Obwohl ich in der Dresdner Altstadt hinter der Kreuzkirche im Reisebüro mein Flugticket buchte und obwohl ich im regelmäßigen Kontakt mit Inna vom Theater stand, blieb dieses Gefühl der Abschottung gegenüber meinem Vorhaben ziemlich stabil. Dann musste der Flug verschoben werden, da die Einladung nicht rechtzeitig fertig wurde. Ohne die Einladung war aber eine Reise gar nicht möglich. Also buchte ich den Flug vom 06.04. auf den 24.04. um, in der Hoffnung, dass alle Papiere bis zum Abflug fertig sein würden. Mittlerweile wurde fest mit mir geplant, so dass ein Scheitern meiner Anreise auch in Almaty erhebliche Folgen gehabt hätte.

Wirklich real wurde die Reise erst mit der Verabschiedung von meiner Freundin. Am 21.04. fuhr ich zu meinen Eltern im Elbtal und am Tag darauf zu meiner Großmutter in Potsdam. Auf der Zugfahrt notierte ich mir damals einige Gedanken, die schwer und trübe waren. Doch wie ich unmittelbar vor der Abreise mich fühlte, was mir durch den Kopf ging, der Abschied von meiner Großmutter, zu der ich ein sehr inniges Verhätlnis pflegte, ist heute, 20 Jahre später, erloschen.

Der Flug

Meine Reiseunterlagen besagen noch heute, dass um 11:35 der Flug TK 1724 von Berlin-Tegel startete. Ob er pünktlich war, weiß ich nicht mehr. Die ca. zweieinhalb Stunden nach Istanbul sind wie nichts verflogen und ich entsinne mich deutlich, wie bei strahlend blauem Himmel das Flugzeug einen Schwenk über das Schwarze Meer nahm und sich dem Atatürk-Flughafen entgegensenkte.

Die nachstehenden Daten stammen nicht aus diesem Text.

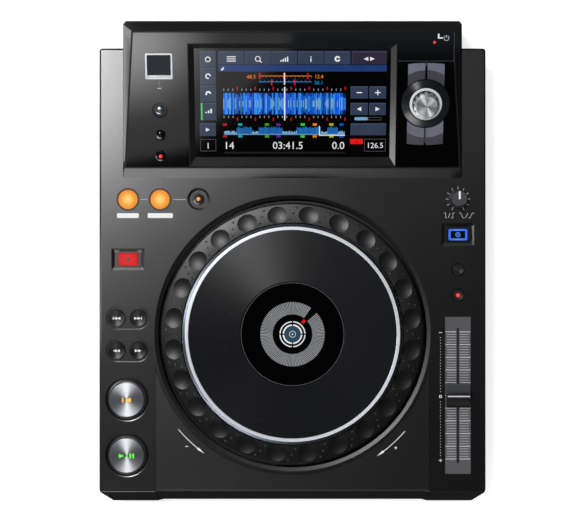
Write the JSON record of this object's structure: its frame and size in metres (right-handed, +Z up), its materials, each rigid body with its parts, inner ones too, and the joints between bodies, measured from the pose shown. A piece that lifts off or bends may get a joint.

Die Kulisse war atmenberaubend. In Istanbul hatte ich relativ viel Zeit, kaufte mir für 1,1 Million Türkische Lira eine Telefonkarte und rief meine Freundin und meine Eltern an. Immerhin einmal im Leben hatte ich es zu einem Millionär gebracht. Dass meine Anrufe etwa 900.000 Lira verbrauchten verdeutlichte mir natürlich auch direkt, wie ephemer eine Million sind. Gegen halb fünf Ortszeit ging ich an Board und um 17:15 Uhr hob Flug TK 1350 in Istanbul ab.

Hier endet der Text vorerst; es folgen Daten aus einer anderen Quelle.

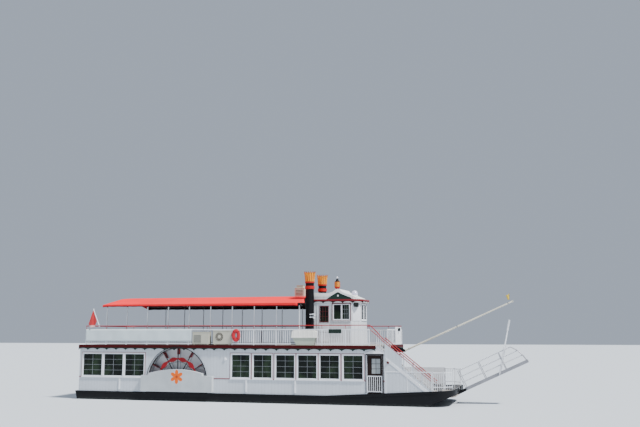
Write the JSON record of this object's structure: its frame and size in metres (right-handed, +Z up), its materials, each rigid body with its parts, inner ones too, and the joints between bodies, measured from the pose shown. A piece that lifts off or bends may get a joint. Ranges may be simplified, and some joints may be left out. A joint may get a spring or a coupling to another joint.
{
  "type": "paddle excursion boat",
  "caption": "Two-deck excursion paddle boat with a turning wheel let into each side, awning, pilothouse, twin funnels, hinged gangway and boom.",
  "frame": {"origin": "under the middle of the overall length and beam, on the underside of the flat hull", "axes": "+X along the hull towards the bow, +Y to port, +Z up"},
  "size_m": [26.9196, 6.46, 8.36],
  "materials": {
    "hull_paint": "semi-gloss paint",
    "house_paint": "satin paint on tongued boards",
    "rail_paint": "satin paint",
    "deck_boards": "weathered planks",
    "edge_paint": "gloss paint",
    "red_paint": "gloss paint",
    "casing_paint": "satin paint",
    "door_paint": "satin paint",
    "canopy_fabric": "matt awning cloth",
    "banner_fabric": "matt coated cloth",
    "flag_fabric": "matt cloth",
    "unit_paint": "satin paint",
    "funnel_paint": "satin paint",
    "finial_paint": "gloss paint",
    "spar_paint": "satin paint",
    "moulded_plastic": "moulded shell",
    "bare_alloy": "brushed alloy"
  },
  "bodies": {
    "boat": {"hull": "hull_paint", "main_deck": "deck_boards", "upper_deck": "deck_boards", "upper_deck_edge": "edge_paint", "house_wall_starboard": "house_paint", "house_wall_port": "house_paint", "house_wall_aft": "house_paint", "house_wall_front": "house_paint", "window_sashes_aft_starboard": "house_paint", "window_sashes_aft_port": "house_paint", "window_sashes_forward_starboard": "house_paint", "window_sashes_forward_port": "house_paint", "wheel_box_starboard": "house_paint", "wheel_box_port": "house_paint", "wheel_casing_starboard": "casing_paint", "wheel_casing_port": "casing_paint", "upper_rail_starboard": "rail_paint", "upper_rail_port": "rail_paint", "upper_rail_stern": "rail_paint", "upper_rail_front": "rail_paint", "handrail": "red_paint", "rail_banner": "banner_fabric", "stair": "rail_paint", "stair_side": "house_paint", "foredeck_rail_starboard": "rail_paint", "foredeck_rail_port": "rail_paint", "canopy_frame": "rail_paint", "canopy": "canopy_fabric", "roof_vent": "unit_paint", "funnel_starboard": "funnel_paint", "funnel_port": "funnel_paint", "pilothouse_wall_starboard": "house_paint", "pilothouse_wall_port": "house_paint", "pilothouse_wall_aft": "house_paint", "pilothouse_wall_front": "house_paint", "pilothouse_roof": "house_paint", "roof_finial": "finial_paint", "helm_console": "door_paint", "cooling_unit_aft": "unit_paint", "cooling_unit_forward": "unit_paint", "raft_box": "moulded_plastic", "lifebuoy": "moulded_plastic", "flagstaff": "rail_paint", "stern_flag": "flag_fabric", "boom_bracket": "hull_paint", "gangway_bracket": "hull_paint", "bow_winch": "bare_alloy", "mooring_bitts": "hull_paint"},
    "paddle_wheel_starboard": {"paddle_wheel_starboard": "red_paint"},
    "paddle_wheel_port": {"paddle_wheel_port": "red_paint"},
    "rudder_starboard": {"rudder_starboard": "hull_paint"},
    "rudder_port": {"rudder_port": "hull_paint"},
    "gangway": {"gangway": "bare_alloy"},
    "gangway_bail": {"gangway_bail": "rail_paint"},
    "boom": {"boom": "spar_paint"},
    "side_door_starboard": {"side_door_starboard": "door_paint"},
    "side_door_port": {"side_door_port": "door_paint"},
    "side_gate_starboard": {"side_gate_starboard": "rail_paint"},
    "side_gate_port": {"side_gate_port": "rail_paint"},
    "pilothouse_door": {"pilothouse_door": "house_paint"}
  },
  "joints": [
    {"name": "wheel_turn_starboard", "type": "hinge", "parent": "boat", "child": "paddle_wheel_starboard", "pos_m": [-6.7148, -2.685, 1.97], "axis": [0, 1, 0], "continuous": true},
    {"name": "wheel_turn_port", "type": "hinge", "parent": "boat", "child": "paddle_wheel_port", "pos_m": [-6.7148, 2.685, 1.97], "axis": [0, 1, 0], "continuous": true},
    {"name": "rudder_turn_starboard", "type": "hinge", "parent": "boat", "child": "rudder_starboard", "pos_m": [-12.4098, -1.5, 0.3], "axis": [0, 0, 1], "range_deg": [-35, 35]},
    {"name": "rudder_turn_port", "type": "hinge", "parent": "boat", "child": "rudder_port", "pos_m": [-12.4098, 1.5, 0.3], "axis": [0, 0, 1], "range_deg": [-35, 35]},
    {"name": "gangway_hinge", "type": "hinge", "parent": "boat", "child": "gangway", "pos_m": [9.9552, 0, 1.555], "axis": [0, 1, 0], "range_deg": [0, 34]},
    {"name": "bail_hinge", "type": "hinge", "parent": "gangway", "child": "gangway_bail", "pos_m": [11.8516, 0, 2.4336], "axis": [0, 1, 0], "range_deg": [-34, 0]},
    {"name": "boom_hinge", "type": "hinge", "parent": "boat", "child": "boom", "pos_m": [6.4232, 0, 3.693], "axis": [0, 1, 0], "range_deg": [-40, 4]},
    {"name": "door_hinge_starboard", "type": "hinge", "parent": "boat", "child": "side_door_starboard", "pos_m": [4.7622, -2.8817, 2.4], "axis": [0, 0, 1], "range_deg": [0, 90]},
    {"name": "door_hinge_port", "type": "hinge", "parent": "boat", "child": "side_door_port", "pos_m": [4.7622, 2.8817, 2.4], "axis": [0, 0, -1], "range_deg": [0, 90]},
    {"name": "gate_hinge_starboard", "type": "hinge", "parent": "boat", "child": "side_gate_starboard", "pos_m": [4.7812, -2.9583, 1.9], "axis": [0, 0, -1], "range_deg": [0, 90]},
    {"name": "gate_hinge_port", "type": "hinge", "parent": "boat", "child": "side_gate_port", "pos_m": [4.7812, 2.9583, 1.9], "axis": [0, 0, 1], "range_deg": [0, 90]},
    {"name": "pilothouse_door_hinge", "type": "hinge", "parent": "boat", "child": "pilothouse_door", "pos_m": [2.2262, -1.1583, 5], "axis": [0, 0, 1], "range_deg": [0, 100]}
  ],
  "couplings": [
    {"joint": "rudder_turn_port", "follows": "rudder_turn_starboard", "ratio": 1},
    {"joint": "bail_hinge", "follows": "gangway_hinge", "ratio": -1}
  ]
}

Diese rieisge Stadt, das endlose Häusermeer, zu dem wir parallel flogen, brannte sich für immer in mein Gedächtnis ein. Wie lange es dauerte, bis das Flugzeug schließlich über das Festland einschwenkte und der Route über die anatolischen Weiten folgte, verlor sich in meinem Interesse für das Abendessen. Die Kabine war nicht voll und ein Schrecken durchfuhr mich, als das Flugzeug plötzlich absackte. Wer auch immer es mir sagte, es schien mir so unwirklich, dass wir mal eben 900 m in ein Luftschlagloch geraten waren. Ich bestellte mir einen Wiskey und schlief irgendwann in der dämmrigen Atmosphäre ein.